▶ **Do this**
Would you print the material exactly, starting at its first line and ending at the line holding "return [Vector((p.x * factors[0]"?
[Begin]
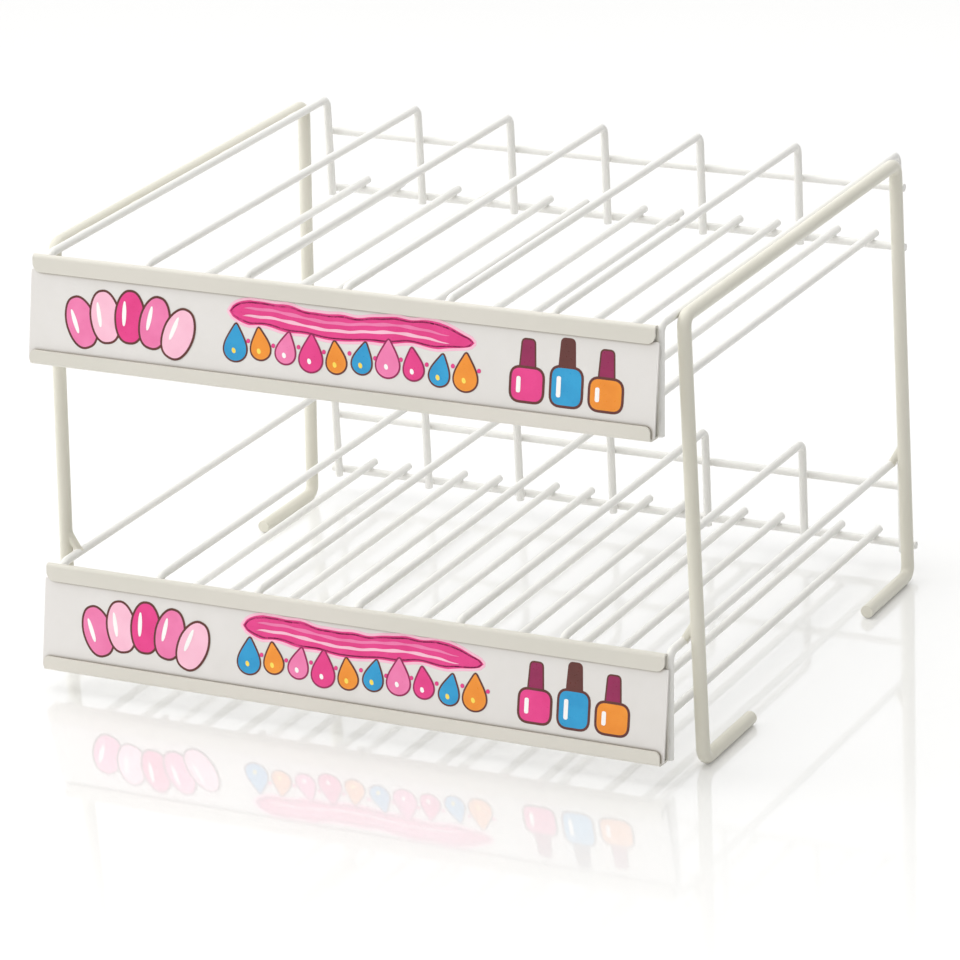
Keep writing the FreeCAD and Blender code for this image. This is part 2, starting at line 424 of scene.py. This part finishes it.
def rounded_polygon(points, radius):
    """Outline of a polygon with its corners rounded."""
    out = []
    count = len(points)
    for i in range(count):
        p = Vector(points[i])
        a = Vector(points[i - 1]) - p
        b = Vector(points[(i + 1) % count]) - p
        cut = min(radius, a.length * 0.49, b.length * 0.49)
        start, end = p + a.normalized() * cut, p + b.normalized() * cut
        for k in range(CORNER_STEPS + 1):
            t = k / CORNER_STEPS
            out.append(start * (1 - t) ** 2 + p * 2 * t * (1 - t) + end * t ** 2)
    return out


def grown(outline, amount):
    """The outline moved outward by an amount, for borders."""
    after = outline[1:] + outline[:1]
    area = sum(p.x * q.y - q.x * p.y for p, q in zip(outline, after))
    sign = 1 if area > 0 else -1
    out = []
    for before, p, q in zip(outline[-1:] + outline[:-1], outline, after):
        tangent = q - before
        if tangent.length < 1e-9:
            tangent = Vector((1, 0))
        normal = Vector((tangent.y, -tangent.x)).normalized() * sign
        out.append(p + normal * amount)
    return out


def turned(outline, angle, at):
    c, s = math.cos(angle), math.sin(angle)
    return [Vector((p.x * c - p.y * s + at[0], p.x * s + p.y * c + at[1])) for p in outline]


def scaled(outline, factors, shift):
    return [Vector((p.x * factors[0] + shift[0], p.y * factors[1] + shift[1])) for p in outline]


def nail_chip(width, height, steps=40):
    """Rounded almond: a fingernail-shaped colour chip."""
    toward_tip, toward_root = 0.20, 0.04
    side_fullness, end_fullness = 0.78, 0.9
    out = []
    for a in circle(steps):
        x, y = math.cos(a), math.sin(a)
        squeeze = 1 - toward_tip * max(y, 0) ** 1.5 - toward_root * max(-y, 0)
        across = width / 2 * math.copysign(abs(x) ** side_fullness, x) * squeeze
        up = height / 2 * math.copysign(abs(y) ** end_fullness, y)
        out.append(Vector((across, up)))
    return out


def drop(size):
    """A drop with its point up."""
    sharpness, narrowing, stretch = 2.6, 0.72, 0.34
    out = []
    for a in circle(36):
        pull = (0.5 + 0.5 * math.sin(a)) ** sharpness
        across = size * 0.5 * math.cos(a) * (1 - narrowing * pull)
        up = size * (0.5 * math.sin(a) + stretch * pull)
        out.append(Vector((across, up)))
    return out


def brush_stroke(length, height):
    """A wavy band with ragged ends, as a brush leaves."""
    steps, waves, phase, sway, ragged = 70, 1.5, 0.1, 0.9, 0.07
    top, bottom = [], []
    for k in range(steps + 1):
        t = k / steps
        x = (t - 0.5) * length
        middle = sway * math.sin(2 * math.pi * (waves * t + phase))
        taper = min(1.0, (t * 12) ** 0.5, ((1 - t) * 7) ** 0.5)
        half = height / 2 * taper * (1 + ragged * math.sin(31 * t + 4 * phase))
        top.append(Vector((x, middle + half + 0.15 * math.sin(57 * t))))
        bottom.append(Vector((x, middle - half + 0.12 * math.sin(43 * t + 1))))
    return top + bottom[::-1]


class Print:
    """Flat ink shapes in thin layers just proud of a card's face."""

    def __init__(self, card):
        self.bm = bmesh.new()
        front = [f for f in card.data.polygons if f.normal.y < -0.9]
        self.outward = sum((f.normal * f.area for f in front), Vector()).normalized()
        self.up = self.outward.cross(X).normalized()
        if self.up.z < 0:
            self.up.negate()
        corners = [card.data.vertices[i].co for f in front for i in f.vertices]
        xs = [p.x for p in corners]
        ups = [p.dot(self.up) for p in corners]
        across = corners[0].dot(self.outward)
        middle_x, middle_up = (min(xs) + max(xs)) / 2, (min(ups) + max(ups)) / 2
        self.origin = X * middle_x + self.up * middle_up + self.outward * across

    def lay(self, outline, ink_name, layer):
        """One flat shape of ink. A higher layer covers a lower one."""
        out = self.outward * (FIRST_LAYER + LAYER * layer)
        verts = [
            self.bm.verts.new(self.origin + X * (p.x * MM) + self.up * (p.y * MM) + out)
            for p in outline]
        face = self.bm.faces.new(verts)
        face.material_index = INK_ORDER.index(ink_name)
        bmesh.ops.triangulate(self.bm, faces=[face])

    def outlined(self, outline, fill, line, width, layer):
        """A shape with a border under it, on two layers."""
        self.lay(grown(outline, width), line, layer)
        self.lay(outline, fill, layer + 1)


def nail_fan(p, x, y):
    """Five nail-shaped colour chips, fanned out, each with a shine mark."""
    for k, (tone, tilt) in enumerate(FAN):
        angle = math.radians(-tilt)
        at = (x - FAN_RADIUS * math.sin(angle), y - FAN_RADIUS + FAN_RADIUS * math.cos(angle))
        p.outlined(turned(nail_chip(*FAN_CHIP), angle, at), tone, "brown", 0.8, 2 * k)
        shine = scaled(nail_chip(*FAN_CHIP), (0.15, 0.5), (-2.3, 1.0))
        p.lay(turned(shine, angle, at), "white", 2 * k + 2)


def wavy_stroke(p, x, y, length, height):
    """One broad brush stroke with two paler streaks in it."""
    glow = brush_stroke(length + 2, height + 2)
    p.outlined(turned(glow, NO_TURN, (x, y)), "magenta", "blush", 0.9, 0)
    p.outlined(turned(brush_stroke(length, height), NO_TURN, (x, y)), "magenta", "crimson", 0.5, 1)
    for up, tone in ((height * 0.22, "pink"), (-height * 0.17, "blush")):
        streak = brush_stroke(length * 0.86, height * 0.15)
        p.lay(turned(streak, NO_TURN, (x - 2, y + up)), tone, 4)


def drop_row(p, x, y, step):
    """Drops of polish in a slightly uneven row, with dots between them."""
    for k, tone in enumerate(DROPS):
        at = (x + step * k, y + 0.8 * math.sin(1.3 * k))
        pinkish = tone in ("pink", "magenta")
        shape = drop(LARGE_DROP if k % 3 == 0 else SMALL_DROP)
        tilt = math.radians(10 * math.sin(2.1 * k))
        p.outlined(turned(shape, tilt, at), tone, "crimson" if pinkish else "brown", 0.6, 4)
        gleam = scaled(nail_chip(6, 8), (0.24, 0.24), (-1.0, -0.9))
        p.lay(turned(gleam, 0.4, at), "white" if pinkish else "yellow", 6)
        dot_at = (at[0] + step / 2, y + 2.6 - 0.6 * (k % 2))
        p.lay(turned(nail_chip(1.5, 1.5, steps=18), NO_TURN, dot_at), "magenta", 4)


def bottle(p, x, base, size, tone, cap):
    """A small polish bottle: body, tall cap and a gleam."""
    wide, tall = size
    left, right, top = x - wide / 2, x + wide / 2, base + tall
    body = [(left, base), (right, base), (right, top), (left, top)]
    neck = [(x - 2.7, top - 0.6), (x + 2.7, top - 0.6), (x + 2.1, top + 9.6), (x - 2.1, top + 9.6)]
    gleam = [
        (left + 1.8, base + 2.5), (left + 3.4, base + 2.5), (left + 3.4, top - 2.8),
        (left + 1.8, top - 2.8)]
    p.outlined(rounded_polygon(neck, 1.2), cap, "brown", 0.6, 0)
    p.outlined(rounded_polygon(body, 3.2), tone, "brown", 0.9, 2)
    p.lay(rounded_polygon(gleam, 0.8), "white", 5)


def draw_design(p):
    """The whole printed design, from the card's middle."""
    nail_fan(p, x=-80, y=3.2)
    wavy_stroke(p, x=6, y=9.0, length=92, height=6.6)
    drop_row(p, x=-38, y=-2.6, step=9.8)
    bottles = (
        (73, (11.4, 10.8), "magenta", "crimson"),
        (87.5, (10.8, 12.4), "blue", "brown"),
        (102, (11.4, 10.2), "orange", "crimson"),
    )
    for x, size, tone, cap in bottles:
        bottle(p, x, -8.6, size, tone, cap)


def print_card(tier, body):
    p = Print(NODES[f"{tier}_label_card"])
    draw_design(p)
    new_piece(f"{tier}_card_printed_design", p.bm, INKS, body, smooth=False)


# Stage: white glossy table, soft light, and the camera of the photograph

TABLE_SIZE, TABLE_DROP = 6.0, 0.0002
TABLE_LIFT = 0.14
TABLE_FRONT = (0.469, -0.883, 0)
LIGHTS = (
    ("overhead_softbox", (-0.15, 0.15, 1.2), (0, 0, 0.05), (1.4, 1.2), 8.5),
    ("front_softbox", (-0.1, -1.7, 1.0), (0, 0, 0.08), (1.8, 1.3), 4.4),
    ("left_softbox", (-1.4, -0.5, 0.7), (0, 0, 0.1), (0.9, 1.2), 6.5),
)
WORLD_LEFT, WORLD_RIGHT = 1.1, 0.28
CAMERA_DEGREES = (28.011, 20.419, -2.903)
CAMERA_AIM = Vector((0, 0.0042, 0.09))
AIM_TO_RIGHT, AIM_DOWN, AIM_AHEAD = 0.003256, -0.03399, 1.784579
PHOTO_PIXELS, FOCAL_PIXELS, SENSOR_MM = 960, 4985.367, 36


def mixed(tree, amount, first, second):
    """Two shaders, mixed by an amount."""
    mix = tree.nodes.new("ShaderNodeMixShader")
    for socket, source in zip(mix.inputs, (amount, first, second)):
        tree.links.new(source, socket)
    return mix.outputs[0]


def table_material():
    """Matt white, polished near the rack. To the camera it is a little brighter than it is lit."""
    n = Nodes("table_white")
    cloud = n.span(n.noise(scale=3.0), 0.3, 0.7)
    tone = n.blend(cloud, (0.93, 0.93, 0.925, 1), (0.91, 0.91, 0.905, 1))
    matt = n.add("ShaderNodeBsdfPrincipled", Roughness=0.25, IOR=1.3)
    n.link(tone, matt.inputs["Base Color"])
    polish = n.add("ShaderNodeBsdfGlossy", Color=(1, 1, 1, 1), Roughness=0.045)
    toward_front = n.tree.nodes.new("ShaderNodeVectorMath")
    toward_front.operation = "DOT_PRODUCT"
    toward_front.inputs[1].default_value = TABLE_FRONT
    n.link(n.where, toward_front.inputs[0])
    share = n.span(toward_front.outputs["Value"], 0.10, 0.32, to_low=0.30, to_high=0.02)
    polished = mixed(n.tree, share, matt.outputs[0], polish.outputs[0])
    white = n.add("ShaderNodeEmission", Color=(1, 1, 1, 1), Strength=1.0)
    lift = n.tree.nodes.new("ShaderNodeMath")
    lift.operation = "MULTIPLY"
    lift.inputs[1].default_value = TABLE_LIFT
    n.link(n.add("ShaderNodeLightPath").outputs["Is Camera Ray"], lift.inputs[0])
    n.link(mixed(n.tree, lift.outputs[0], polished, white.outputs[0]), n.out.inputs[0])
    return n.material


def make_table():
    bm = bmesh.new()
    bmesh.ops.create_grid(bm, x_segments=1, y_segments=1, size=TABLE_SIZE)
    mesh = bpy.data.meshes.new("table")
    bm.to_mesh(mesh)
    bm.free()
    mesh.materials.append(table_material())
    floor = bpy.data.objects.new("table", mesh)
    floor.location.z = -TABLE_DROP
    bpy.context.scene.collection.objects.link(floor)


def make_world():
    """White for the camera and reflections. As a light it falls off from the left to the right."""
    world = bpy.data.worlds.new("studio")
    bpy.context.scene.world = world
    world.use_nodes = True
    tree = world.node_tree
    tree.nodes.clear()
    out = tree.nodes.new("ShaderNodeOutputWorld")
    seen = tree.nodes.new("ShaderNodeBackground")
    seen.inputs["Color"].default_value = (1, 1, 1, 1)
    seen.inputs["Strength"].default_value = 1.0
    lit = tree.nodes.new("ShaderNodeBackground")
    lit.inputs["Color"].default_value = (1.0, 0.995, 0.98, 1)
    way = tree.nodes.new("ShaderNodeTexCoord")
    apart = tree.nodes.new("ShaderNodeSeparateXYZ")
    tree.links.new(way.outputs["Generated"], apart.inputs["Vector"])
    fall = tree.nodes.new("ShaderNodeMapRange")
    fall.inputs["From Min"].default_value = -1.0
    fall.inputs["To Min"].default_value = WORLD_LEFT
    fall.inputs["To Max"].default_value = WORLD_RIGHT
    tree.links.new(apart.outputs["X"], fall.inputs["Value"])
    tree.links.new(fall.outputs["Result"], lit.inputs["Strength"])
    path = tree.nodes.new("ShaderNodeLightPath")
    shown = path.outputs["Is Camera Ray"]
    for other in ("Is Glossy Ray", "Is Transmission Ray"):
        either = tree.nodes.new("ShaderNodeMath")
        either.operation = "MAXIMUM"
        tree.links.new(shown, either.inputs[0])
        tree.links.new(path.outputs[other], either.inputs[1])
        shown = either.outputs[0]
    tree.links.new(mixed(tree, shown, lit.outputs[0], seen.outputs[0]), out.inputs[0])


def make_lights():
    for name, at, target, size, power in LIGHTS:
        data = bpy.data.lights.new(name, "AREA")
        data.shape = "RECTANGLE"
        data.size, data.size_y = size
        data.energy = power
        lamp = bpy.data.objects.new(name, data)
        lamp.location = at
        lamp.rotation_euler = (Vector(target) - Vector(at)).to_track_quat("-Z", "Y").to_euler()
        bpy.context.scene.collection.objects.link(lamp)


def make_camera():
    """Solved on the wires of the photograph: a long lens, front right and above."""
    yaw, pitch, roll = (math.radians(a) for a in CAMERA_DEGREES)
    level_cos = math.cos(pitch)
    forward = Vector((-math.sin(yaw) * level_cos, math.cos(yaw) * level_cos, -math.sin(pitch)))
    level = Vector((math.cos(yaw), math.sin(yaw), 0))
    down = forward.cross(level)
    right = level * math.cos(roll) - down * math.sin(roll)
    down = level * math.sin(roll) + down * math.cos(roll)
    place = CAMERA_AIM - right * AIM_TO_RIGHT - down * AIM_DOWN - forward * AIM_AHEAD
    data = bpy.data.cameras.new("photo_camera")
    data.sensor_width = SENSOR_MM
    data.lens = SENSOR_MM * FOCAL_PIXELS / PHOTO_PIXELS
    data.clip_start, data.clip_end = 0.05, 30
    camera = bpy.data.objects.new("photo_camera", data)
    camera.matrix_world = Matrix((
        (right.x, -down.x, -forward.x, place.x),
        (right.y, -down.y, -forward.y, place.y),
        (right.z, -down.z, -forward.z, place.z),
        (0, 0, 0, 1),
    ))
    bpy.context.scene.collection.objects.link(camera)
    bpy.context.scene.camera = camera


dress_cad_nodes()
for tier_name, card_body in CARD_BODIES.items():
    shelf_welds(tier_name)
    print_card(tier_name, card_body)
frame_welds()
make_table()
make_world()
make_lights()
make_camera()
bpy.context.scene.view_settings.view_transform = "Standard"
[End]
▶ **Task result**
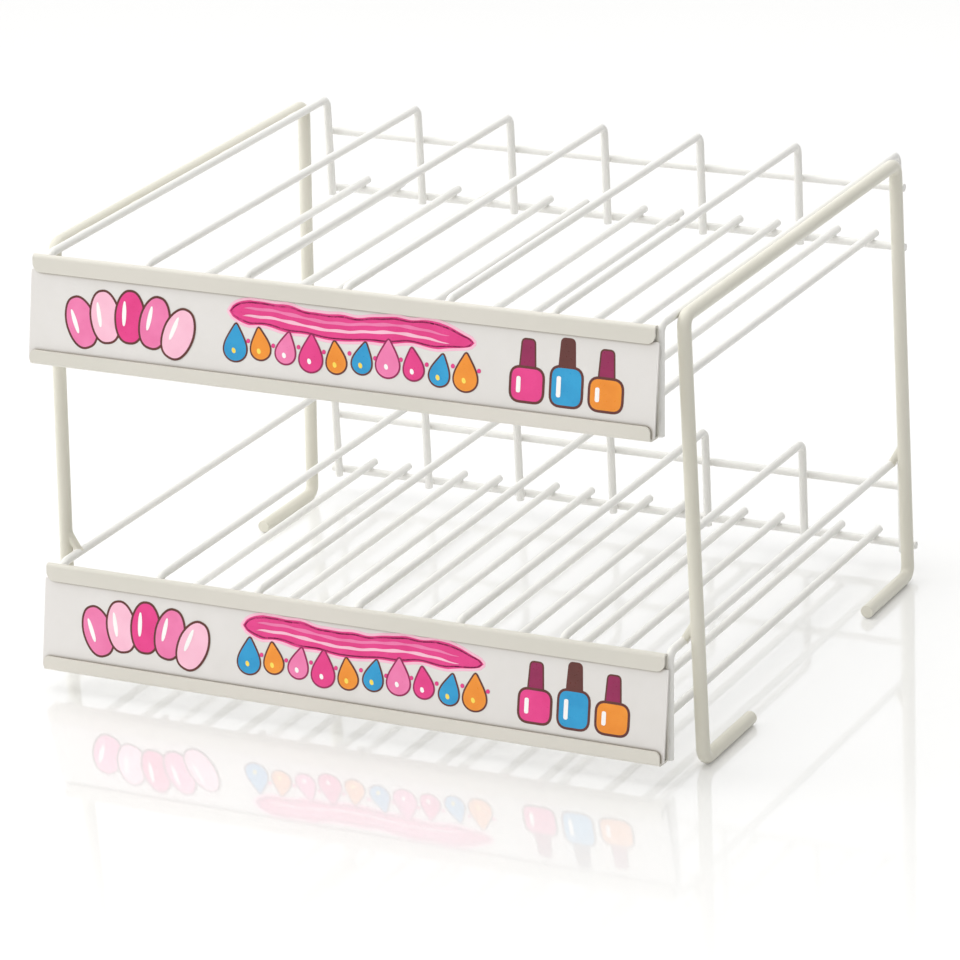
Keep writing the FreeCAD and Blender code for this image. This is part 2, starting at line 424 of scene.py. This part finishes it.
def rounded_polygon(points, radius):
    """Outline of a polygon with its corners rounded."""
    out = []
    count = len(points)
    for i in range(count):
        p = Vector(points[i])
        a = Vector(points[i - 1]) - p
        b = Vector(points[(i + 1) % count]) - p
        cut = min(radius, a.length * 0.49, b.length * 0.49)
        start, end = p + a.normalized() * cut, p + b.normalized() * cut
        for k in range(CORNER_STEPS + 1):
            t = k / CORNER_STEPS
            out.append(start * (1 - t) ** 2 + p * 2 * t * (1 - t) + end * t ** 2)
    return out


def grown(outline, amount):
    """The outline moved outward by an amount, for borders."""
    after = outline[1:] + outline[:1]
    area = sum(p.x * q.y - q.x * p.y for p, q in zip(outline, after))
    sign = 1 if area > 0 else -1
    out = []
    for before, p, q in zip(outline[-1:] + outline[:-1], outline, after):
        tangent = q - before
        if tangent.length < 1e-9:
            tangent = Vector((1, 0))
        normal = Vector((tangent.y, -tangent.x)).normalized() * sign
        out.append(p + normal * amount)
    return out


def turned(outline, angle, at):
    c, s = math.cos(angle), math.sin(angle)
    return [Vector((p.x * c - p.y * s + at[0], p.x * s + p.y * c + at[1])) for p in outline]


def scaled(outline, factors, shift):
    return [Vector((p.x * factors[0] + shift[0], p.y * factors[1] + shift[1])) for p in outline]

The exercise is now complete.